How Long Does It Take To Make Tequila From Start to Finish?

It takes six to ten years total to make tequila. Blue Weber agave needs six to eight years to mature in the highlands, then production from harvest to bottle takes anywhere from a few days to a few weeks depending on aging category.

What’s the Difference Between 100% Agave and Mixto Tequila?

100% agave tequila uses only blue Weber agave sugars. Mixto uses a minimum of 51% agave plus up to 49% other sugars like cane or corn syrup. 100% agave always tastes better and causes fewer hangovers.

Why Can Tequila Only Be Made in Mexico?

Tequila has denomination of origin protection like Champagne. The Mexican government owns exclusive rights to the word tequila and restricts production to five authorized states.

How Many Agave Plants Does It Take To Make a Bottle of Tequila?

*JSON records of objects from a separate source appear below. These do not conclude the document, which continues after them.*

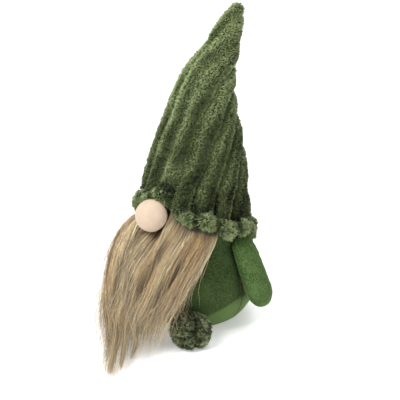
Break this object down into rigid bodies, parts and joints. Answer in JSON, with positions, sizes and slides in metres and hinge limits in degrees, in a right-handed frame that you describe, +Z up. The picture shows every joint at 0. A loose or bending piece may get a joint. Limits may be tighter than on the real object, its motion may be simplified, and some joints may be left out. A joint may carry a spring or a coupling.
{
  "type": "plush tomte gnome figurine",
  "caption": "Free-standing plush gnome with a tall ribbed hat, a round nose, a long fur beard, hanging arms and soft feet, weighted in its flat base.",
  "frame": {"origin": "centre of the flat base panel, on the surface the gnome stands on", "axes": "+Z up along the body, -Y the way the nose points, +X the gnome's left"},
  "size_m": [0.1806, 0.2235, 0.316],
  "materials": {
    "velour": "short-pile velour, deep green",
    "arm_velour": "short-pile velour, mid green",
    "ribbed_plush": "cut-pile plush with wide raised ribs, olive green",
    "foot_plush": "dense curled plush, grey-green",
    "fur": "long-pile faux fur, golden tan with grey-brown streaks",
    "knit_backing": "warp-knitted backing of the faux fur",
    "jersey": "smooth matte jersey, pale peach",
    "nose_foam": "moulded foam ball",
    "fibre_filling": "loose polyester fibre",
    "thread": "twisted sewing thread",
    "cotton": "plain-woven cotton",
    "card": "grey-board disc",
    "pellets": "plastic pellets, as one settled mass"
  },
  "bodies": {
    "torso": {"body_front_panel": "velour", "body_back_panel": "velour", "base_panel": "velour", "base_card": "card", "weight_pouch": "cotton", "weight_pellets": "pellets", "body_stuffing": "fibre_filling", "crown_tie": "thread", "hat_shell": "ribbed_plush", "hat_stuffing": "fibre_filling", "brim_ruffle": "ribbed_plush", "brim_gather_cord": "thread", "beard_backing": "knit_backing", "beard_fur": "fur", "nose_cover": "jersey", "nose_ball": "nose_foam", "nose_tie": "thread"},
    "left_arm_root": {"left_arm_thread": "thread"},
    "left_arm": {"left_arm_shell": "arm_velour", "left_arm_stuffing": "fibre_filling"},
    "right_arm_root": {"right_arm_thread": "thread"},
    "right_arm": {"right_arm_shell": "arm_velour", "right_arm_stuffing": "fibre_filling"},
    "left_foot": {"left_foot_shell": "foot_plush", "left_foot_stuffing": "fibre_filling"},
    "right_foot": {"right_foot_shell": "foot_plush", "right_foot_stuffing": "fibre_filling"}
  },
  "joints": [
    {"name": "left_arm_swing", "type": "hinge", "parent": "torso", "child": "left_arm_root", "pos_m": [0.04911, 0.008, 0.092], "axis": [-1, 0, 0], "range_deg": [-15, 50]},
    {"name": "left_arm_lift", "type": "hinge", "parent": "left_arm_root", "child": "left_arm", "pos_m": [0.05643, 0.008, 0.092], "axis": [0, -1, 0], "range_deg": [0, 55]},
    {"name": "right_arm_swing", "type": "hinge", "parent": "torso", "child": "right_arm_root", "pos_m": [-0.04911, 0.008, 0.092], "axis": [-1, 0, 0], "range_deg": [-15, 50]},
    {"name": "right_arm_lift", "type": "hinge", "parent": "right_arm_root", "child": "right_arm", "pos_m": [-0.05643, 0.008, 0.092], "axis": [0, 1, 0], "range_deg": [0, 55]},
    {"name": "left_foot_lift", "type": "hinge", "parent": "torso", "child": "left_foot", "pos_m": [0.03671, -0.04872, 0.028], "axis": [-0.7986, -0.6018, 0], "range_deg": [0, 20]},
    {"name": "right_foot_lift", "type": "hinge", "parent": "torso", "child": "right_foot", "pos_m": [-0.03142, -0.05229, 0.028], "axis": [-0.8572, 0.515, 0], "range_deg": [0, 20]}
  ]
}
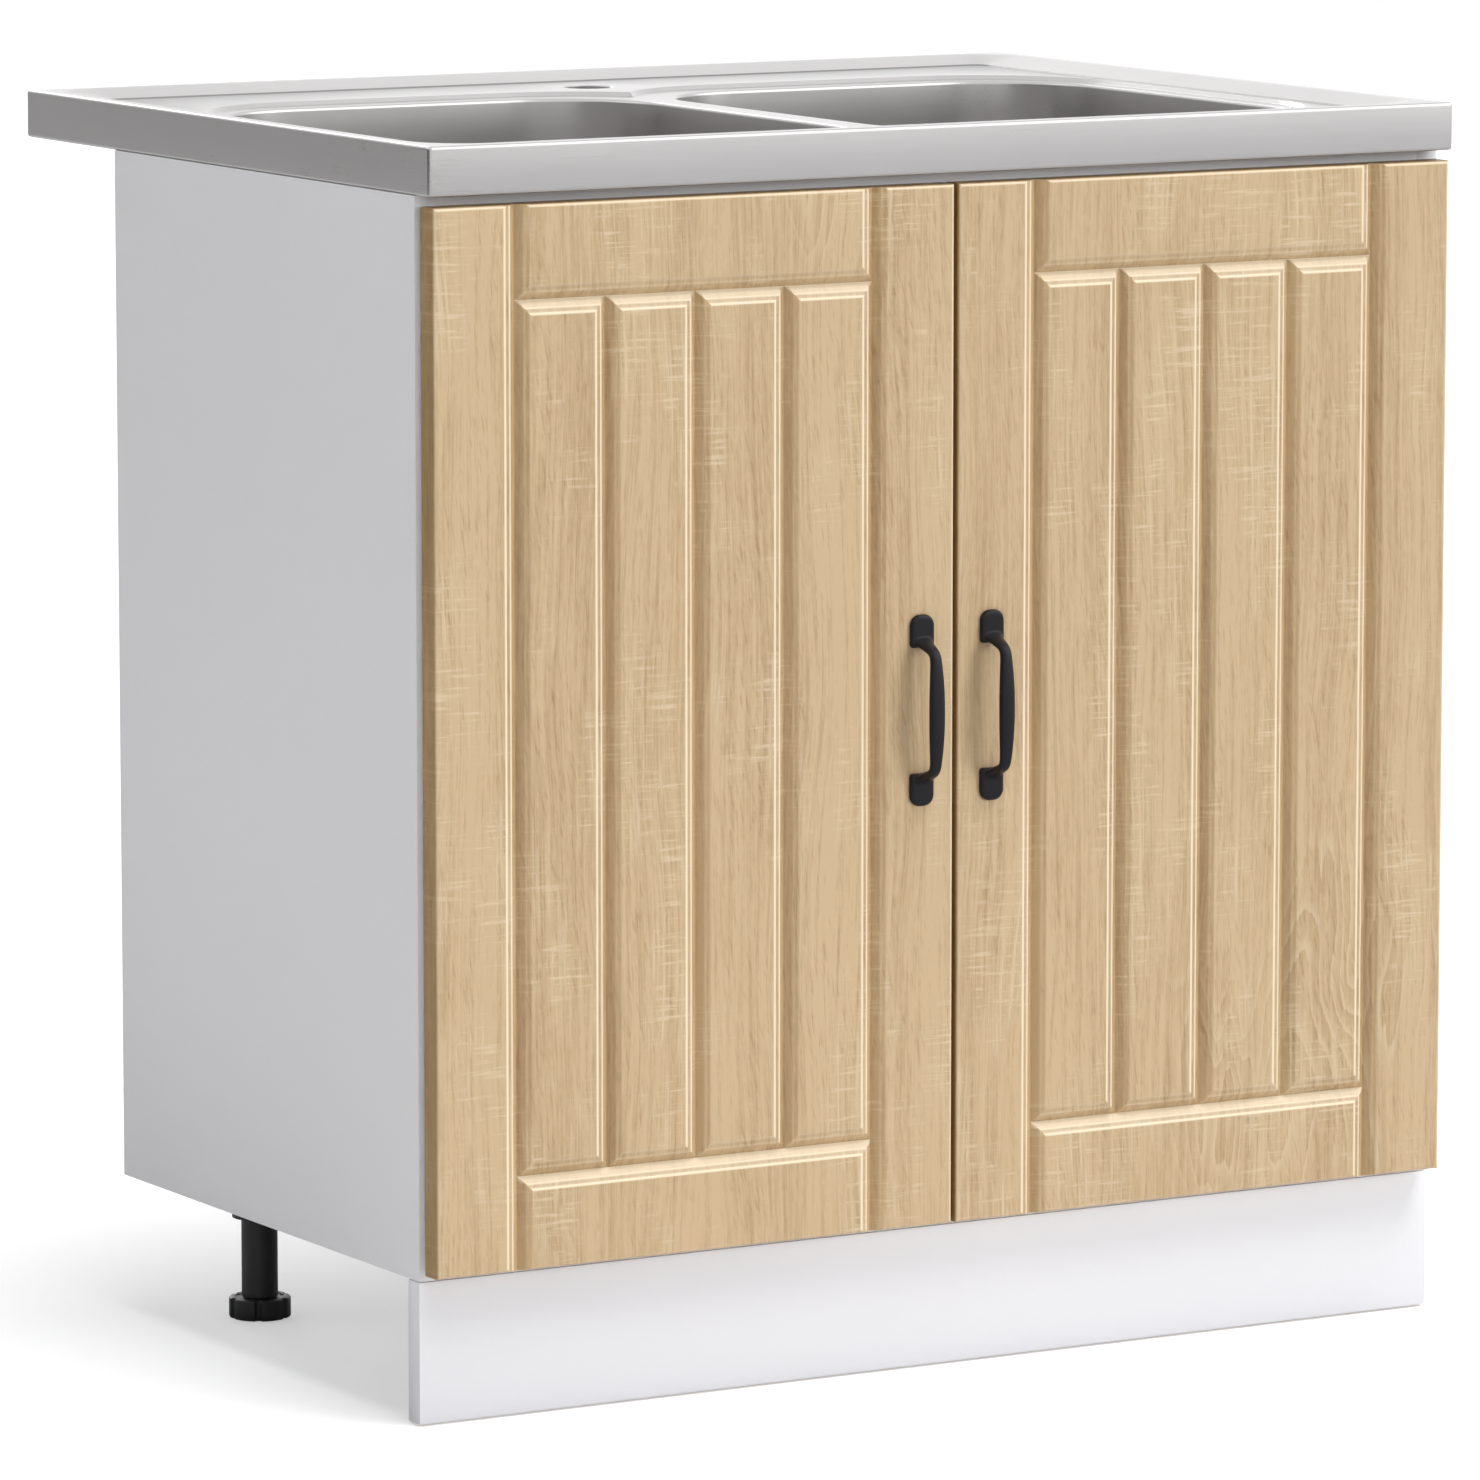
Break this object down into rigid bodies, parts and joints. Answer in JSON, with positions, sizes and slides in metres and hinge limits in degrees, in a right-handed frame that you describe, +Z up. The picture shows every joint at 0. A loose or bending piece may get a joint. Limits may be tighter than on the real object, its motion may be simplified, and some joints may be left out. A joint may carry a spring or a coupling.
{
  "type": "kitchen sink base cabinet",
  "caption": "Floor-standing kitchen base cabinet with grooved plank doors, bow handles, clip-on kick board, levelling legs and a lay-on steel sink with bowls and strainers.",
  "frame": {"origin": "on the floor, at the middle of the whole object's plan", "axes": "+X to the right seen from the front, -Y out of the doors towards the viewer, +Z up"},
  "size_m": [0.8, 0.625, 0.848],
  "materials": {
    "carcass_board": "white melamine film over chipboard, satin",
    "door_film": "light oak film over fibreboard, satin",
    "plinth_film": "pale grey film over chipboard, gloss",
    "handle_finish": "dark grey, satin",
    "sink_steel": "fine brushed stainless steel",
    "strainer_steel": "polished stainless steel",
    "gasket_rubber": "matt black rubber",
    "nut_plastic": "white plastic",
    "leg_plastic": "black plastic",
    "foot_plastic": "black plastic",
    "hinge_steel": "bright nickel-plated steel",
    "screw_steel": "zinc-plated steel",
    "cam_alloy": "bare die-cast alloy",
    "dowel_wood": "bare beech",
    "bumper_rubber": "clear soft rubber",
    "bracket_steel": "zinc-plated steel"
  },
  "bodies": {
    "carcass": {"left_side_panel": "carcass_board", "right_side_panel": "carcass_board", "bottom_panel": "carcass_board", "front_rail": "carcass_board", "rear_upper_rail": "carcass_board", "rear_lower_rail": "carcass_board", "cam_locks": "cam_alloy", "cam_bolts": "screw_steel", "dowels": "dowel_wood", "leg_sockets": "leg_plastic", "leg_tubes": "leg_plastic", "leg_screws": "screw_steel", "hinge_plate_screws": "screw_steel", "hinge_arm_pins": "hinge_steel", "sink_top": "sink_steel", "sink_brackets": "bracket_steel", "bracket_screws": "screw_steel", "left_hinge_plates": "hinge_steel", "left_hinge_arms": "hinge_steel", "left_bowl": "sink_steel", "left_strainer_body": "strainer_steel", "left_strainer_gasket": "gasket_rubber", "left_strainer_nut": "nut_plastic", "right_hinge_plates": "hinge_steel", "right_hinge_arms": "hinge_steel", "right_bowl": "sink_steel", "right_strainer_body": "strainer_steel", "right_strainer_gasket": "gasket_rubber", "right_strainer_nut": "nut_plastic"},
    "plinth": {"plinth_board": "plinth_film", "plinth_clips": "leg_plastic"},
    "front_left_foot": {"front_left_foot": "foot_plastic"},
    "front_right_foot": {"front_right_foot": "foot_plastic"},
    "rear_left_foot": {"rear_left_foot": "foot_plastic"},
    "rear_right_foot": {"rear_right_foot": "foot_plastic"},
    "left_links": {"left_hinge_links": "hinge_steel"},
    "left_door": {"left_door": "door_film", "left_handle": "handle_finish", "left_handle_screws": "screw_steel", "left_hinge_cups": "hinge_steel", "left_cup_pins": "hinge_steel", "left_cup_screws": "screw_steel", "left_door_bumpers": "bumper_rubber"},
    "left_basket": {"left_strainer_basket": "strainer_steel"},
    "right_links": {"right_hinge_links": "hinge_steel"},
    "right_door": {"right_door": "door_film", "right_handle": "handle_finish", "right_handle_screws": "screw_steel", "right_hinge_cups": "hinge_steel", "right_cup_pins": "hinge_steel", "right_cup_screws": "screw_steel", "right_door_bumpers": "bumper_rubber"},
    "right_basket": {"right_strainer_basket": "strainer_steel"}
  },
  "joints": [
    {"name": "left_link_swing", "type": "hinge", "parent": "carcass", "child": "left_links", "pos_m": [-0.363, -0.2775, 0.45475], "axis": [0, 0, 1], "range_deg": [0, 23.4]},
    {"name": "left_door_swing", "type": "hinge", "parent": "left_links", "child": "left_door", "pos_m": [-0.385, -0.2775, 0.45475], "axis": [0, 0, -1], "range_deg": [0, 113.4]},
    {"name": "left_basket_lift", "type": "slide", "parent": "carcass", "child": "left_basket", "axis": [0, 0, 1], "range_m": [0, 0.06]},
    {"name": "right_link_swing", "type": "hinge", "parent": "carcass", "child": "right_links", "pos_m": [0.363, -0.2775, 0.45475], "axis": [0, 0, -1], "range_deg": [0, 23.4]},
    {"name": "right_door_swing", "type": "hinge", "parent": "right_links", "child": "right_door", "pos_m": [0.385, -0.2775, 0.45475], "axis": [0, 0, 1], "range_deg": [0, 113.4]},
    {"name": "right_basket_lift", "type": "slide", "parent": "carcass", "child": "right_basket", "axis": [0, 0, 1], "range_m": [0, 0.06]},
    {"name": "plinth_pull", "type": "slide", "parent": "carcass", "child": "plinth", "axis": [0, -1, 0], "range_m": [0, 0.04]},
    {"name": "front_left_levelling", "type": "slide", "parent": "carcass", "child": "front_left_foot", "axis": [0, 0, -1], "range_m": [0, 0.015]},
    {"name": "front_right_levelling", "type": "slide", "parent": "carcass", "child": "front_right_foot", "axis": [0, 0, -1], "range_m": [0, 0.015]},
    {"name": "rear_left_levelling", "type": "slide", "parent": "carcass", "child": "rear_left_foot", "axis": [0, 0, -1], "range_m": [0, 0.015]},
    {"name": "rear_right_levelling", "type": "slide", "parent": "carcass", "child": "rear_right_foot", "axis": [0, 0, -1], "range_m": [0, 0.015]}
  ],
  "couplings": [
    {"joint": "left_link_swing", "follows": "left_door_swing", "ratio": 0.2063},
    {"joint": "right_link_swing", "follows": "right_door_swing", "ratio": 0.2063}
  ]
}
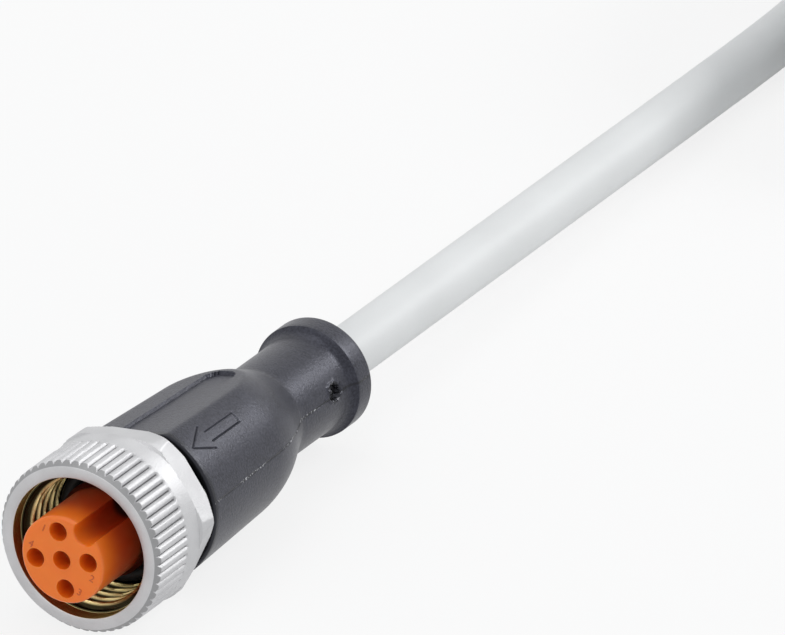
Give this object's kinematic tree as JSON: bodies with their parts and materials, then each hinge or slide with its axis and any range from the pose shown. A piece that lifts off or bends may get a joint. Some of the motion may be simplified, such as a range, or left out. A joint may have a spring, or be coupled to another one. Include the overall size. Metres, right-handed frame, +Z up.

One mature blue Weber agave typically yields three to five bottles of tequila, depending on the size of the piña and production efficiency.

What Does NOM Mean on a Tequila Bottle?

NOM (Norma Oficial Meixcana) is the distillery identification number assigned by the Mexican government. All legal tequila must display a NOM number showing exactly which certified facility produced it.

Can You Make Tequila From Other Types of Agave?

No. Only blue Weber agave is legally allowed for tequila production. The 200+ other agave species make mezcal or other agave spirits.

What Plant Is Tequila Made From?

Tequila is made from blue Weber agave, a succulent that takes six to ten years to mature. This is the only agave species legally allowed for tequila under Mexican regulations.

Does Expensive Tequila Always Taste Better?

Not necessarily, but price often reflects quality ingredients and aging time. You’re paying for mature agave, careful distillation, barrel aging, and brand reputation.